* BEGIN Dataset content *

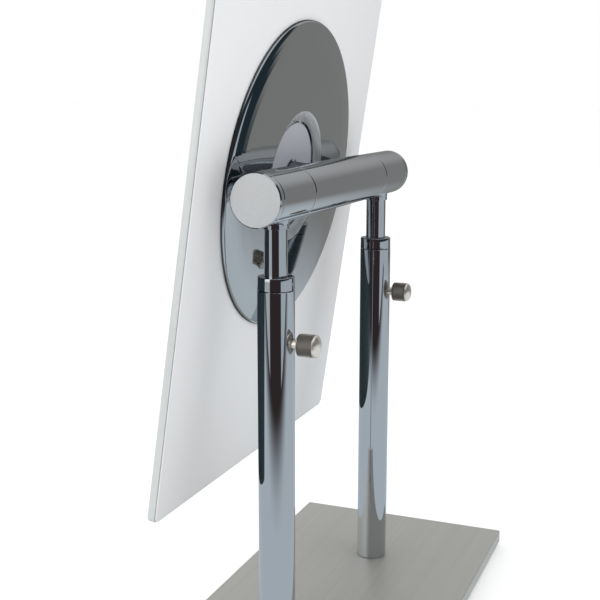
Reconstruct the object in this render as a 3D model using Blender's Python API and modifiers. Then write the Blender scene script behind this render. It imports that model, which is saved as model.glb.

* END Dataset content *
* BEGIN Dataset content *

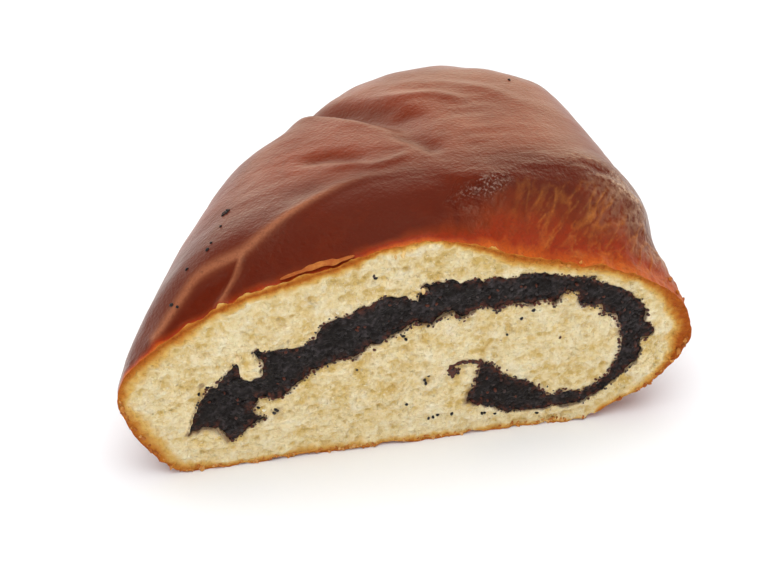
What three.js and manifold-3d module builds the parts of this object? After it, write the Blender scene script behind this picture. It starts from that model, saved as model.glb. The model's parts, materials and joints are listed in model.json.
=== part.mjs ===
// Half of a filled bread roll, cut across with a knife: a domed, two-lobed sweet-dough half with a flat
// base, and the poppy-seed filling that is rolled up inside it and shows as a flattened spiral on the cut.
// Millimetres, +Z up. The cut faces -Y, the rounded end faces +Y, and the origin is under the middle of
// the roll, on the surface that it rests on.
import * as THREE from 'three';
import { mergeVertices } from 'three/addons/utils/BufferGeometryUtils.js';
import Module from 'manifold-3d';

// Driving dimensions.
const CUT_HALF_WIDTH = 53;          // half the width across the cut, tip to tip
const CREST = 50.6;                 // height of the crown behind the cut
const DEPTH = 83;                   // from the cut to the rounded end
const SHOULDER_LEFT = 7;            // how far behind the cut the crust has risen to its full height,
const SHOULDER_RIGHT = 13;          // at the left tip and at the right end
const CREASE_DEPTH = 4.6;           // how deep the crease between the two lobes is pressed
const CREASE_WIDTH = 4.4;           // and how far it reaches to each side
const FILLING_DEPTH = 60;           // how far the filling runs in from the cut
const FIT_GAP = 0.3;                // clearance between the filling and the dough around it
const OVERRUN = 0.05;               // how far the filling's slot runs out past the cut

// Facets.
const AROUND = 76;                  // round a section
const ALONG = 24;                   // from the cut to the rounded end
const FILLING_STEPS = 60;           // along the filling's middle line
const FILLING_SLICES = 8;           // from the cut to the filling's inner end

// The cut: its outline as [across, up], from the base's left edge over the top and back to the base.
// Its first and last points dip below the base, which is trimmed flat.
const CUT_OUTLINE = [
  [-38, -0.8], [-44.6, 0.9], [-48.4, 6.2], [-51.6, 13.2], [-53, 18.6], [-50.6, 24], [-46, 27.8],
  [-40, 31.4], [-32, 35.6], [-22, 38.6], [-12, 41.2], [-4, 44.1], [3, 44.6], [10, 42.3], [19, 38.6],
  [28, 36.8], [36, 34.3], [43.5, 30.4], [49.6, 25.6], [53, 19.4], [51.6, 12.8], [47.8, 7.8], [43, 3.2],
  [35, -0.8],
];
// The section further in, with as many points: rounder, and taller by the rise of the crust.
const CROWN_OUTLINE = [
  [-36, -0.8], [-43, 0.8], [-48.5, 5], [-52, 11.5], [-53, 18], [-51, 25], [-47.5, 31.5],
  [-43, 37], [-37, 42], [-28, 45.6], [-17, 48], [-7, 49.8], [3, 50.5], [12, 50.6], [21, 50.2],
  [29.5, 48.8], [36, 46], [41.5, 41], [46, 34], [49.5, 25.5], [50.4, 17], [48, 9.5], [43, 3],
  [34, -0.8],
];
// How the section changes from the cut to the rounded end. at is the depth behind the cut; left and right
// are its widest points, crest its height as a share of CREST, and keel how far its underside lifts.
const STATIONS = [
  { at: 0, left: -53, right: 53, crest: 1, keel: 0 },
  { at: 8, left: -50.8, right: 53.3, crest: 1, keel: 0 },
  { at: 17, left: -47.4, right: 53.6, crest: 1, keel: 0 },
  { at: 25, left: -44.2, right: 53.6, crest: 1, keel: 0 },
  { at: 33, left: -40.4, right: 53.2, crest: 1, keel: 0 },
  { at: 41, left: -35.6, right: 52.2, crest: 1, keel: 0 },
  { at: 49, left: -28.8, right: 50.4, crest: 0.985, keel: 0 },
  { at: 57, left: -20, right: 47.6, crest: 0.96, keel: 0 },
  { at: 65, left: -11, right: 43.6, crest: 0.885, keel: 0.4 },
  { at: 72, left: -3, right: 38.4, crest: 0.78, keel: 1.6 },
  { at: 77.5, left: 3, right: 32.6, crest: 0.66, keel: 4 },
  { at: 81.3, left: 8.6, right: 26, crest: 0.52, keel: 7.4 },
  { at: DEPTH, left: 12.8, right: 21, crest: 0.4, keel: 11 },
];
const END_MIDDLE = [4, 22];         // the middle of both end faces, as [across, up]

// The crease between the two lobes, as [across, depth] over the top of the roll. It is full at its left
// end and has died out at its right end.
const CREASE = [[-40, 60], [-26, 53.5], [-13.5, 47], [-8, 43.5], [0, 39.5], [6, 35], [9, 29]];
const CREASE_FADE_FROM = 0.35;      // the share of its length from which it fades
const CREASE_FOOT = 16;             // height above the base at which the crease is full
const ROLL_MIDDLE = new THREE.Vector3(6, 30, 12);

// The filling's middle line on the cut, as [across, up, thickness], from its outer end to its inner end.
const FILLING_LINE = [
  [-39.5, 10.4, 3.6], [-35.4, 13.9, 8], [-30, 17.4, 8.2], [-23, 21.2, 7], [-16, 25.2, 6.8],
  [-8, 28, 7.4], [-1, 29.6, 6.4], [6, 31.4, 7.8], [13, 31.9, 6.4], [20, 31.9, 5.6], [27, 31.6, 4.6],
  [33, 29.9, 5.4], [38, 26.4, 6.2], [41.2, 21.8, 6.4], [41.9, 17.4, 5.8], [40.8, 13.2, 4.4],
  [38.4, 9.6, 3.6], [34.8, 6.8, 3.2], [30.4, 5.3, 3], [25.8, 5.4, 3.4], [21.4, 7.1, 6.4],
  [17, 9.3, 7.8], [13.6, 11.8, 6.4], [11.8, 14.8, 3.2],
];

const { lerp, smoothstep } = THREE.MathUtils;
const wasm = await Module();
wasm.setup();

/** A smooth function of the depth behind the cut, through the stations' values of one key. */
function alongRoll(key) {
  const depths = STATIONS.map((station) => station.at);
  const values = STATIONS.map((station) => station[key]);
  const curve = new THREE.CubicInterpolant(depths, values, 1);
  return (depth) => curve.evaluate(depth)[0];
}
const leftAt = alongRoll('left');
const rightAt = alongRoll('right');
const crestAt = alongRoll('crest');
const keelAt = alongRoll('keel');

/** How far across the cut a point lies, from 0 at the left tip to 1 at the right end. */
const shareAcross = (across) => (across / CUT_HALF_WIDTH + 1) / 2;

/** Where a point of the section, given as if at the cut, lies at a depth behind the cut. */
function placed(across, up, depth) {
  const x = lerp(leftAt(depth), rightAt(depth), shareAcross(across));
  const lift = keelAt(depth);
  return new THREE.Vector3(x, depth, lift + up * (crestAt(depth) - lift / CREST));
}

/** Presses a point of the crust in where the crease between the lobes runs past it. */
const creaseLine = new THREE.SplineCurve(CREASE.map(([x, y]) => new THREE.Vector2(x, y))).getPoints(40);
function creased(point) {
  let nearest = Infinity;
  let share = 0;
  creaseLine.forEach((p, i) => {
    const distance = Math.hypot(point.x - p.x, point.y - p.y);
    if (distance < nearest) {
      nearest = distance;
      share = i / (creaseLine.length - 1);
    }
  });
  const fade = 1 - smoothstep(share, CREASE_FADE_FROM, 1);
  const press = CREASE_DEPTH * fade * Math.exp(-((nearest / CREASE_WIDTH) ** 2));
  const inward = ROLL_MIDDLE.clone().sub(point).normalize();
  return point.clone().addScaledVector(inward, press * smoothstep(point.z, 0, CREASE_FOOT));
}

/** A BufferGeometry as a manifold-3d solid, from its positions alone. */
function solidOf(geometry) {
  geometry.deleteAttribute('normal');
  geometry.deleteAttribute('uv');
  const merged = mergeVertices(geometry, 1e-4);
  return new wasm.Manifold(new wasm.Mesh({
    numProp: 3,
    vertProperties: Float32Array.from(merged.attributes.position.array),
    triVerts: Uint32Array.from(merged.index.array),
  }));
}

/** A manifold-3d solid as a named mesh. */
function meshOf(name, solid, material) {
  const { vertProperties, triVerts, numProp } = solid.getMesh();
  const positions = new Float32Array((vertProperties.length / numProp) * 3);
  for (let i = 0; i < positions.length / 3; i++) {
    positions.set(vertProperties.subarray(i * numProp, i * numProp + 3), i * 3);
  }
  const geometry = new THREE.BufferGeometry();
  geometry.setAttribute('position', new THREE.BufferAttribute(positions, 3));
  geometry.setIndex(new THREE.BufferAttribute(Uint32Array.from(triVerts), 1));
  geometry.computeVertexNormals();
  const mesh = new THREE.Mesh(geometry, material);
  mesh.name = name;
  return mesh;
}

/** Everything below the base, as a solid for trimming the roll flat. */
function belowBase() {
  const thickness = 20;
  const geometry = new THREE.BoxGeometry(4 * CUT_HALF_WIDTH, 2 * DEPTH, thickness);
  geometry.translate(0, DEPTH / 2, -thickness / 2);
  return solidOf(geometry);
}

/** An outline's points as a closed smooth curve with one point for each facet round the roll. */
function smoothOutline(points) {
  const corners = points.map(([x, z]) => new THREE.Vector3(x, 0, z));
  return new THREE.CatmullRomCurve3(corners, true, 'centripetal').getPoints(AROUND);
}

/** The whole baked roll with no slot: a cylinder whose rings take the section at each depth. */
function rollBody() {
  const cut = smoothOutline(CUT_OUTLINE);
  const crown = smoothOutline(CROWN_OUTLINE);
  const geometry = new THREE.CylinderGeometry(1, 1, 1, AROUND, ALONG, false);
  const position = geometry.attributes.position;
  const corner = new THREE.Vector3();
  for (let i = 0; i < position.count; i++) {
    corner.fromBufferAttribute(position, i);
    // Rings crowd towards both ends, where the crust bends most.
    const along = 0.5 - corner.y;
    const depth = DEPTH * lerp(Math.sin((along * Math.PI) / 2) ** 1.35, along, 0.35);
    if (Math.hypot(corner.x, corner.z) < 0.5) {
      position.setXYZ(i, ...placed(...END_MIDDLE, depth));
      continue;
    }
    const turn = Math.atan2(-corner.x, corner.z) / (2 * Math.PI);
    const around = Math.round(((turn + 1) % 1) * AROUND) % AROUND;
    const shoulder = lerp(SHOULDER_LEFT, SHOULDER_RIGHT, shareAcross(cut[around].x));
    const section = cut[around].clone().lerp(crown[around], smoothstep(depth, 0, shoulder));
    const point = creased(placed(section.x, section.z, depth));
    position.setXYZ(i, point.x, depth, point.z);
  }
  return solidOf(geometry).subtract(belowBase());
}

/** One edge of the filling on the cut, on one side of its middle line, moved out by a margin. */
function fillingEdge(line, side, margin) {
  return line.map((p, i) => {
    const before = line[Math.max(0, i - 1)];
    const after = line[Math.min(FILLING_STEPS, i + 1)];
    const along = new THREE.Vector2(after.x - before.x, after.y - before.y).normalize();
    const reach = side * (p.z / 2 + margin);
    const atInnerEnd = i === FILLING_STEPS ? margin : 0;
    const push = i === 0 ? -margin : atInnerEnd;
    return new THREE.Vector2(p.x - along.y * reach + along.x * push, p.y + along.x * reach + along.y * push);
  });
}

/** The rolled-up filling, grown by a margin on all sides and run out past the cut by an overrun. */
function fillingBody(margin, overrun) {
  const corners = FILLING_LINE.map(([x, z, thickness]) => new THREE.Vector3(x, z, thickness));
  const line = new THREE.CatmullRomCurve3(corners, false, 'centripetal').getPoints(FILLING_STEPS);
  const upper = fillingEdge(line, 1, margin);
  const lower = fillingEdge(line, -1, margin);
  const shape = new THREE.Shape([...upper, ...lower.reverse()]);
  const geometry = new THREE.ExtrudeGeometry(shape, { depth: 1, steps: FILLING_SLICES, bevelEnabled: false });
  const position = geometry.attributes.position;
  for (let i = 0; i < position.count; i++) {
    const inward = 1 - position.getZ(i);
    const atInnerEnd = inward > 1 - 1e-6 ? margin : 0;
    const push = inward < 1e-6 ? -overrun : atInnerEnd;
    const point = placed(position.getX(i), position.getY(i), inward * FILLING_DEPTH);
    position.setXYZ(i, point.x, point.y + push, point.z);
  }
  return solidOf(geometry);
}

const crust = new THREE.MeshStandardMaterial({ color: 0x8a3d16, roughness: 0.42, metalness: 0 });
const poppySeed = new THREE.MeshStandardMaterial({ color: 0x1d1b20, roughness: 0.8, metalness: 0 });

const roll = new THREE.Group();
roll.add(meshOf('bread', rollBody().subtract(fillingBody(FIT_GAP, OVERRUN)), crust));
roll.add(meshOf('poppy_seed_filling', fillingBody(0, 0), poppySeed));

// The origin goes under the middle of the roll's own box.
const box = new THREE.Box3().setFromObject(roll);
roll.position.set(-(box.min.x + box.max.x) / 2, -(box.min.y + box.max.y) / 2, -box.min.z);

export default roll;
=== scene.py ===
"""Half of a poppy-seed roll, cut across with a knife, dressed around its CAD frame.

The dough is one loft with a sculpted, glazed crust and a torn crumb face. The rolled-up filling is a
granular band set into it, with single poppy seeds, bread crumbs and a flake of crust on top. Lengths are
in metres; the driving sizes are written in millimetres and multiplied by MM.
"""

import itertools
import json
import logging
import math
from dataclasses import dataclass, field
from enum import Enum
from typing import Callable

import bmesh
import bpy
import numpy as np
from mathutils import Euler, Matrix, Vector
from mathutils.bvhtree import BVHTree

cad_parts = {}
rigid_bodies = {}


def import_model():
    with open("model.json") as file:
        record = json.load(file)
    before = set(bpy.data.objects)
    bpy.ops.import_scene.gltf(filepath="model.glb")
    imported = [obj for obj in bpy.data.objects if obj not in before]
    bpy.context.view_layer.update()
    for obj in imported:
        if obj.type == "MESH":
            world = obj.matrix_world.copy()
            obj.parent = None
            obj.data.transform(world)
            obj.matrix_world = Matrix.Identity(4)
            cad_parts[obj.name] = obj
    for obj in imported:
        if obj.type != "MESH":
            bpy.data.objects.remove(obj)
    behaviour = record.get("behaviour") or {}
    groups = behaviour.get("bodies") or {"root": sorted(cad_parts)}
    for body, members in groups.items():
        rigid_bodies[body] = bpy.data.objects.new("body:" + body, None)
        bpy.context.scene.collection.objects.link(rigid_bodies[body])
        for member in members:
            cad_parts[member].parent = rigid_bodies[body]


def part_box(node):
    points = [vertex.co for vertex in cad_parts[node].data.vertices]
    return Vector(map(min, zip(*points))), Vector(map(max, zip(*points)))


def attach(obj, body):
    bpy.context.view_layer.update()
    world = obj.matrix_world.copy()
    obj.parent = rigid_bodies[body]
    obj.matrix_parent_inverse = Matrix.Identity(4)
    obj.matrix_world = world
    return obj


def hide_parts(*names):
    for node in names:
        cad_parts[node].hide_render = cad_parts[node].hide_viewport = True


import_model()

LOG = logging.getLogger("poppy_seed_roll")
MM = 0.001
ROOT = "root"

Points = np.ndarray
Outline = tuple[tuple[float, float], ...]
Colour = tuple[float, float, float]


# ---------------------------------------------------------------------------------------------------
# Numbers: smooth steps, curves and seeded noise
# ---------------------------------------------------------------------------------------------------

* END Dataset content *
* BEGIN Dataset content *

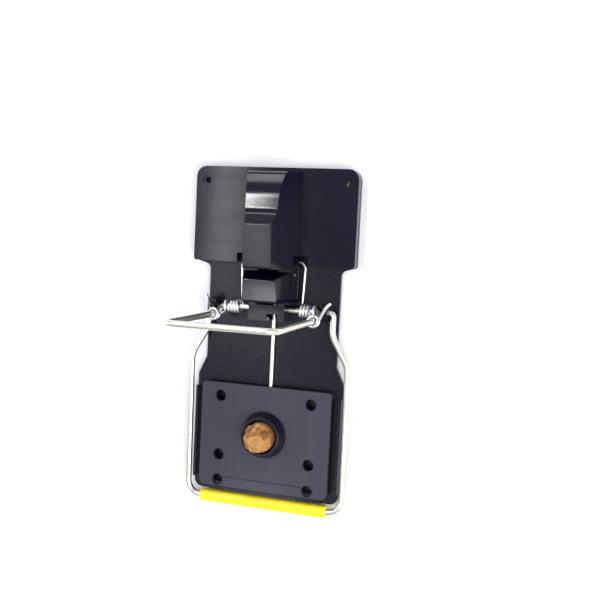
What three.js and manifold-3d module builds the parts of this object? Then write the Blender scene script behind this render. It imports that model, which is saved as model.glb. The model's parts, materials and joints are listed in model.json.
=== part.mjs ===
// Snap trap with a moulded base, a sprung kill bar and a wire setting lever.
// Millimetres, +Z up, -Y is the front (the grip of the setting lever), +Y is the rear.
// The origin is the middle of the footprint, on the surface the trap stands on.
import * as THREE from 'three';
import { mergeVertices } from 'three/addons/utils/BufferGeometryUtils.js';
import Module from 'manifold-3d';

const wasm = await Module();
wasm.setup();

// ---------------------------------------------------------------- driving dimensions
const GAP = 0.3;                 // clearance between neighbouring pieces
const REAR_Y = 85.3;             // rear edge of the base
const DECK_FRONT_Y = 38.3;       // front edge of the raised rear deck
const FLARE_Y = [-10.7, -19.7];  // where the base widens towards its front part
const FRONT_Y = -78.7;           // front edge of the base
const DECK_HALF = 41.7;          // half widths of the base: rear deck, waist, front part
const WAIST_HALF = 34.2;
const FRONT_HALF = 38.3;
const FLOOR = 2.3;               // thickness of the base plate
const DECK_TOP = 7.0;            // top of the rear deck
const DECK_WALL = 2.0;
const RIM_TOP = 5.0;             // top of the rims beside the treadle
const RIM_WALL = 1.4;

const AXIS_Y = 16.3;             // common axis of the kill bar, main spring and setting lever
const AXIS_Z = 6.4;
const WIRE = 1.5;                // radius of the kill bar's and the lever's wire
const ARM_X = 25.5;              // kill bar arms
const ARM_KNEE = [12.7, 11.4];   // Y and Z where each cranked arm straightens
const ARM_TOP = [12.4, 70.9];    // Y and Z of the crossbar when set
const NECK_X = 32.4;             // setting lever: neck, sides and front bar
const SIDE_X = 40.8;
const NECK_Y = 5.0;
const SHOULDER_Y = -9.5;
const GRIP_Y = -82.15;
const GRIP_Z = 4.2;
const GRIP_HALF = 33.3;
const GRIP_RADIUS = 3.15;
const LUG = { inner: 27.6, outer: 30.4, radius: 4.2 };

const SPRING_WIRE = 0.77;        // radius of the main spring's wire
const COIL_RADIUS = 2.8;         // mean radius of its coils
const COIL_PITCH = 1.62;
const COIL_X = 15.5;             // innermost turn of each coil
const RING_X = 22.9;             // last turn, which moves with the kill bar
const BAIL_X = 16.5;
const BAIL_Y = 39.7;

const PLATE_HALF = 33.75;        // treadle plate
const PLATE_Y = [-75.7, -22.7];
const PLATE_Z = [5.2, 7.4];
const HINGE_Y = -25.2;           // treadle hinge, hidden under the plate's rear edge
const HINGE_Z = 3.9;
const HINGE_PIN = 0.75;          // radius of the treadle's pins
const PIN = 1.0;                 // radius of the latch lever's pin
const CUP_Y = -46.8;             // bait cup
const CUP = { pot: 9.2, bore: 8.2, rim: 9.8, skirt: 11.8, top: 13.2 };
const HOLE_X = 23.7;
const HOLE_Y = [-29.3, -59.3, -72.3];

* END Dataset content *

Objective:
Copy out exactly the lines running from the one with "const roll = new THREE.Group();" to the one with "points = [vertex.co", including both ends, and nothing more.

The result:
const roll = new THREE.Group();
roll.add(meshOf('bread', rollBody().subtract(fillingBody(FIT_GAP, OVERRUN)), crust));
roll.add(meshOf('poppy_seed_filling', fillingBody(0, 0), poppySeed));

// The origin goes under the middle of the roll's own box.
const box = new THREE.Box3().setFromObject(roll);
roll.position.set(-(box.min.x + box.max.x) / 2, -(box.min.y + box.max.y) / 2, -box.min.z);

export default roll;
=== scene.py ===
"""Half of a poppy-seed roll, cut across with a knife, dressed around its CAD frame.

The dough is one loft with a sculpted, glazed crust and a torn crumb face. The rolled-up filling is a
granular band set into it, with single poppy seeds, bread crumbs and a flake of crust on top. Lengths are
in metres; the driving sizes are written in millimetres and multiplied by MM.
"""

import itertools
import json
import logging
import math
from dataclasses import dataclass, field
from enum import Enum
from typing import Callable

import bmesh
import bpy
import numpy as np
from mathutils import Euler, Matrix, Vector
from mathutils.bvhtree import BVHTree

cad_parts = {}
rigid_bodies = {}


def import_model():
    with open("model.json") as file:
        record = json.load(file)
    before = set(bpy.data.objects)
    bpy.ops.import_scene.gltf(filepath="model.glb")
    imported = [obj for obj in bpy.data.objects if obj not in before]
    bpy.context.view_layer.update()
    for obj in imported:
        if obj.type == "MESH":
            world = obj.matrix_world.copy()
            obj.parent = None
            obj.data.transform(world)
            obj.matrix_world = Matrix.Identity(4)
            cad_parts[obj.name] = obj
    for obj in imported:
        if obj.type != "MESH":
            bpy.data.objects.remove(obj)
    behaviour = record.get("behaviour") or {}
    groups = behaviour.get("bodies") or {"root": sorted(cad_parts)}
    for body, members in groups.items():
        rigid_bodies[body] = bpy.data.objects.new("body:" + body, None)
        bpy.context.scene.collection.objects.link(rigid_bodies[body])
        for member in members:
            cad_parts[member].parent = rigid_bodies[body]


def part_box(node):
    points = [vertex.co for vertex in cad_parts[node].data.vertices]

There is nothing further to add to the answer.